- Sarrud-e Shomali Rural District Location within Iran
- Coordinates: 30°42′24″N 51°34′25″E﻿ / ﻿30.70667°N 51.57361°E
- Country: Iran
- Province: Kohgiluyeh and Boyer-Ahmad
- County: Boyer-Ahmad
- District: Central
- Capital: Gusheh-ye Shahzadeh Qasem

Population (2016)
- • Total: 34,140
- Time zone: UTC+3:30 (IRST)

= Sarrud-e Shomali Rural District =

Rural district in Kohgiluyeh and Boyer-Ahmad province, Iran

Sarrud-e Shomali Rural District (دهستان سررود شمالي) is in the Central District of Boyer-Ahmad County, Kohgiluyeh and Boyer-Ahmad province, Iran.
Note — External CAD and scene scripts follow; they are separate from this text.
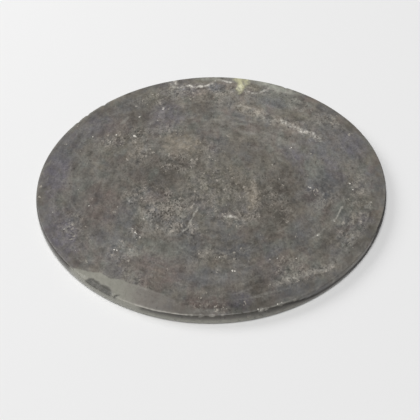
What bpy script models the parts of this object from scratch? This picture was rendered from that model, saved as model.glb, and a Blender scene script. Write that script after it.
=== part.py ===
"""Basalt massage stone: one thin disc of natural stone, ground by hand and lying flat.

Metres, +Z up. The origin is the middle of the flat underside.
"""

import math

import bmesh
import bpy
from mathutils import Matrix, Vector

MM = 0.001

# Driving dimensions
DIAMETER = 160 * MM
THICKNESS = 6 * MM

# Top face: a shallow crown that falls away from the middle to the arris
CROWN = 0.35 * MM
CROWN_RINGS = (0.25, 0.5, 0.7, 0.84, 0.93, 0.97)

# Rim: widest at mid-height, set back a little at the arris and slightly rounded under
ARRIS_SETBACK = 0.55 * MM
ARRIS_ROUND = 0.25 * MM
UNDER_ROUND = 1.2 * MM
UPPER_STEPS = 5
UNDER_STEPS = 8
BASE_RINGS = (0.66, 0.33)
SEGMENTS = 120

# Hand grinding leaves the outline out of round: lobes, height, direction of a lobe
LOBES = (
    (2, 0.25 * MM, -54),
    (3, 0.18 * MM, 41),
    (4, 0.25 * MM, 5),
)

# Flats re-ground across the top edge: direction, distance and height of the inner edge, slope
FACETS = (
    (244.3, 71.1 * MM, 5.72 * MM, 5.0),
    (233.0, 77.6 * MM, 5.26 * MM, 25.0),
)
FACET_CUTTER = (90 * MM, 30 * MM, 20 * MM)

# Bites out of the top edge: direction, radius of the bite, depth into the rim, depth into the face
CHIPS = (
    (271.5, 5.5 * MM, 0.6 * MM, 0.7 * MM),
    (283.4, 2.2 * MM, 0.9 * MM, 0.8 * MM),
    (289.5, 1.6 * MM, 0.6 * MM, 0.6 * MM),
)
CHIP_SUBDIVISIONS = 2

STONE_COLOUR = (0.155, 0.145, 0.132, 1.0)
STONE_ROUGHNESS = 0.5
SMOOTH_ANGLE = 35
WELD_DISTANCE = 0.001 * MM

RADIUS = DIAMETER / 2
WIDEST_HEIGHT = THICKNESS / 2
ARRIS_RADIUS = RADIUS - ARRIS_SETBACK
ARRIS_HEIGHT = THICKNESS - CROWN


def clear_scene():
    for scene_object in list(bpy.data.objects):
        bpy.data.objects.remove(scene_object, do_unlink=True)


def new_collection(name):
    collection = bpy.data.collections.new(name)
    bpy.context.scene.collection.children.link(collection)
    return collection


def stone_material():
    material = bpy.data.materials.new("basalt")
    material.use_nodes = True
    shader = material.node_tree.nodes["Principled BSDF"]
    shader.inputs["Base Color"].default_value = STONE_COLOUR
    shader.inputs["Roughness"].default_value = STONE_ROUGHNESS
    shader.inputs["Metallic"].default_value = 0.0
    return material


def top_height(radius):
    """Height of the crowned top face at a distance from the middle."""
    return THICKNESS - CROWN * (radius / ARRIS_RADIUS) ** 2


def quarter_arc(centre, across, up, start, end, steps):
    """Points of a quarter ellipse, its angle measured from the horizontal, without the first one."""
    points = []
    for step in range(1, steps + 1):
        angle = math.radians(start + (end - start) * step / steps)
        points.append((centre[0] + across * math.cos(angle), centre[1] + up * math.sin(angle)))
    return points


def stone_profile():
    """Half section from the middle of the top, over the rim, to the middle of the underside."""
    face_end = ARRIS_RADIUS - ARRIS_ROUND
    points = [(0.0, THICKNESS)]
    for share in CROWN_RINGS:
        points.append((share * ARRIS_RADIUS, top_height(share * ARRIS_RADIUS)))
    points.append((face_end, top_height(face_end)))
    points.append((ARRIS_RADIUS, ARRIS_HEIGHT - ARRIS_ROUND))
    upper_rise = (ARRIS_HEIGHT - ARRIS_ROUND) - WIDEST_HEIGHT
    points += quarter_arc((ARRIS_RADIUS, WIDEST_HEIGHT), ARRIS_SETBACK, upper_rise, 90, 0, UPPER_STEPS)
    base_radius = RADIUS - UNDER_ROUND
    points += quarter_arc((base_radius, WIDEST_HEIGHT), UNDER_ROUND, WIDEST_HEIGHT, 0, -90, UNDER_STEPS)
    points += [(share * base_radius, 0.0) for share in BASE_RINGS]
    points.append((0.0, 0.0))
    return points


def profile_mesh(points):
    mesh = bpy.data.meshes.new("stone_profile")
    corners = [(radius, 0.0, height) for radius, height in points]
    edges = [(index, index + 1) for index in range(len(points) - 1)]
    mesh.from_pydata(corners, edges, [])
    return mesh


def turn(profile, name, collection):
    """The profile turned once round the Z axis, as one closed mesh object."""
    lathe = bpy.data.objects.new("lathe", profile)
    collection.objects.link(lathe)
    screw = lathe.modifiers.new("turn", "SCREW")
    screw.axis = "Z"
    screw.angle = math.radians(360)
    screw.steps = SEGMENTS
    screw.render_steps = SEGMENTS
    screw.use_merge_vertices = True
    screw.merge_threshold = WELD_DISTANCE
    evaluated = lathe.evaluated_get(bpy.context.evaluated_depsgraph_get())
    mesh = bpy.data.meshes.new_from_object(evaluated)
    mesh.name = name
    bpy.data.objects.remove(lathe, do_unlink=True)
    turned = bpy.data.objects.new(name, mesh)
    collection.objects.link(turned)
    return turned


def rim_growth(angle):
    """How far the rim strays from a true circle in this direction."""
    return sum(
        height * math.cos(lobes * (angle - math.radians(direction)))
        for lobes, height, direction in LOBES
    )


def grind_out_of_round(mesh):
    """Pushes each ring out or in by the rim's lobes, less and less towards the middle."""
    for vertex in mesh.vertices:
        radius = math.hypot(vertex.co.x, vertex.co.y)
        angle = math.atan2(vertex.co.y, vertex.co.x)
        scale = 1 + rim_growth(angle) / RADIUS
        vertex.co.x = radius * scale * math.cos(angle)
        vertex.co.y = radius * scale * math.sin(angle)


def centre_on_origin(mesh):
    """Moves the stone sideways until its bounding box is centred on the Z axis."""
    across = [vertex.co.x for vertex in mesh.vertices]
    along = [vertex.co.y for vertex in mesh.vertices]
    shift = Vector(((min(across) + max(across)) / 2, (min(along) + max(along)) / 2, 0))
    mesh.transform(Matrix.Translation(-shift))


def weld(mesh):
    stone = bmesh.new()
    stone.from_mesh(mesh)
    bmesh.ops.remove_doubles(stone, verts=stone.verts, dist=WELD_DISTANCE)
    stone.to_mesh(mesh)
    stone.free()


def cutter_object(name, maker, matrix, collection):
    shape = bmesh.new()
    maker(shape)
    shape.transform(matrix)
    mesh = bpy.data.meshes.new(name)
    shape.to_mesh(mesh)
    shape.free()
    cutter = bpy.data.objects.new(name, mesh)
    cutter.hide_render = True
    cutter.display_type = "WIRE"
    collection.objects.link(cutter)
    return cutter


def facet_cutter(number, direction, inner_edge, inner_height, slope, collection):
    """A block whose underside is the plane of a re-ground flat."""
    length, depth, height = FACET_CUTTER

    def block(shape):
        bmesh.ops.create_cube(shape, size=1.0, matrix=Matrix.Diagonal((length, depth, height, 1)))

    matrix = (
        Matrix.Rotation(math.radians(direction - 90), 4, "Z")
        @ Matrix.Translation((0, inner_edge, inner_height))
        @ Matrix.Rotation(math.radians(-slope), 4, "X")
        @ Matrix.Translation((0, 0, height / 2))
    )
    return cutter_object(f"facet_cutter_{number}", block, matrix, collection)


def chip_cutter(number, direction, bite, into_rim, into_face, collection):
    """A small rough ball that bites the top edge by the depths given."""

    def ball(shape):
        bmesh.ops.create_icosphere(shape, subdivisions=CHIP_SUBDIVISIONS, radius=bite)

    angle = math.radians(direction)
    reach = ARRIS_RADIUS + rim_growth(angle) - into_rim + bite * math.sqrt(0.5)
    height = ARRIS_HEIGHT - into_face + bite * math.sqrt(0.5)
    matrix = Matrix.Translation((reach * math.cos(angle), reach * math.sin(angle), height))
    matrix = matrix @ Matrix.Rotation(angle, 4, "Z")
    return cutter_object(f"chip_cutter_{number}", ball, matrix, collection)


def cut(body, cutter):
    boolean = body.modifiers.new(cutter.name, "BOOLEAN")
    boolean.operation = "DIFFERENCE"
    boolean.solver = "EXACT"
    boolean.object = cutter


def make_stone(parts, cutters):
    stone = turn(profile_mesh(stone_profile()), "stone_disc", parts)
    weld(stone.data)
    grind_out_of_round(stone.data)
    centre_on_origin(stone.data)
    stone.data.materials.append(stone_material())
    stone.data.shade_smooth()
    stone.data.set_sharp_from_angle(angle=math.radians(SMOOTH_ANGLE))
    for number, (direction, inner_edge, inner_height, slope) in enumerate(FACETS, start=1):
        cut(stone, facet_cutter(number, direction, inner_edge, inner_height, slope, cutters))
    for number, (direction, bite, into_rim, into_face) in enumerate(CHIPS, start=1):
        cut(stone, chip_cutter(number, direction, bite, into_rim, into_face, cutters))
    return stone


def main():
    clear_scene()
    parts = new_collection("basalt_massage_stone")
    cutters = new_collection("cutters")
    make_stone(parts, cutters)


main()
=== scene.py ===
"""Basalt massage stone: the finished look of one hand-ground disc, and its plain studio.

Metres, +Z up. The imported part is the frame: the stone is rebuilt finely inside its solid.
"""

import math

import bmesh
import bpy
import numpy as np
from bpy.props import FloatProperty, FloatVectorProperty, IntProperty, PointerProperty
from bpy.types import Operator, Panel, PropertyGroup
from mathutils import Matrix, Vector, noise


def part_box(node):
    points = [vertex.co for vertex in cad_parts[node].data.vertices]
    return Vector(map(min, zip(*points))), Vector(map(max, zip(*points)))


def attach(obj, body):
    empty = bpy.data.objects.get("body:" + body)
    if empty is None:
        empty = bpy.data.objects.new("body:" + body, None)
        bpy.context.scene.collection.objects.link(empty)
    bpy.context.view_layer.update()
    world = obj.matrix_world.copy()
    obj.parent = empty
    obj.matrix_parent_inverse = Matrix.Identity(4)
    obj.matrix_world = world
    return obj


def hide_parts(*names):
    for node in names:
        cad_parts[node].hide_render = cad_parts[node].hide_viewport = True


bl_info = {
    "name": "Basalt Massage Stone",
    "version": (1, 0, 0),
    "blender": (4, 5, 0),
    "location": "View3D > Sidebar > Stone",
    "description": "Builds a hand-ground massage stone around the packed part, with a plain studio",
    "category": "Object",
}

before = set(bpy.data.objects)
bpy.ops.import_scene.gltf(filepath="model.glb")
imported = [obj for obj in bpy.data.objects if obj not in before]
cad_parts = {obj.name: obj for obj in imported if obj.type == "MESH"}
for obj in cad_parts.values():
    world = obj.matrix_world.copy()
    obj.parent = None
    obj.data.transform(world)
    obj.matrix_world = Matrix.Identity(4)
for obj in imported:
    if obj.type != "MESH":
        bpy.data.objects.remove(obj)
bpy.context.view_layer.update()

MM = 0.001
NODE = "stone_disc"
BODY = "root"

STONE_LOW, STONE_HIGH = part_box(NODE)
THICKNESS = STONE_HIGH.z - STONE_LOW.z

# The ground shape: the sizes of the solid, with a slightly crisper top edge
RADIUS = 80 * MM
CROWN = 0.35 * MM
ARRIS_SETBACK = 0.55 * MM
ARRIS_ROUND = 0.22 * MM
UNDER_ROUND = 1.2 * MM
ARRIS_RADIUS = RADIUS - ARRIS_SETBACK
ARRIS_HEIGHT = THICKNESS - CROWN
WIDEST_HEIGHT = THICKNESS / 2
LOBES = (
    (2, 0.25 * MM, -54),
    (3, 0.18 * MM, 41),
    (4, 0.25 * MM, 5),
)

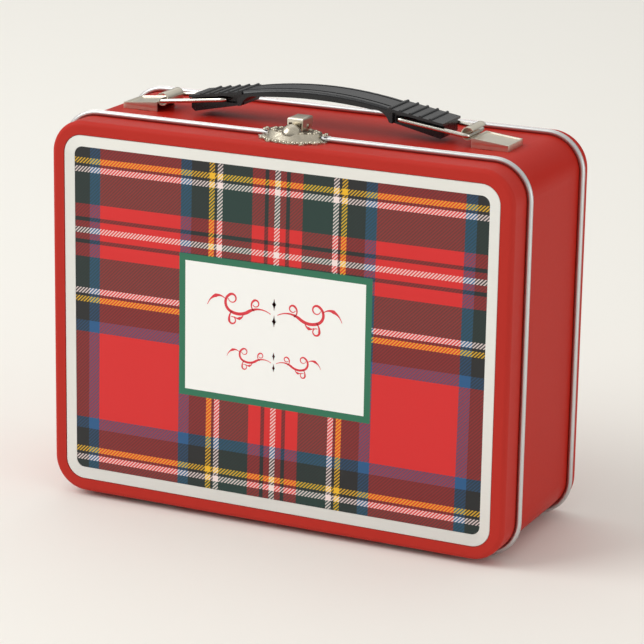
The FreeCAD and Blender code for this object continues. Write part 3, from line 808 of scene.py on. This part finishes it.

Its capital is the village of Gusheh-ye Shahzadeh Qasem. The previous capital of the rural district was the village of Madavan-e Olya, which had been elevated to city status as Madavan and later merged with the city of Yasuj.

==Demographics==
===Population===
At the time of the 2006 National Census, the rural district's population was 25,908 in 5,303 households. There were 27,395 inhabitants in 6,447 households at the following census of 2011. The 2016 census measured the population of the rural district as 34,140 in 8,571 households. The most populous of its 27 villages was Mehrian, with 9,421 people.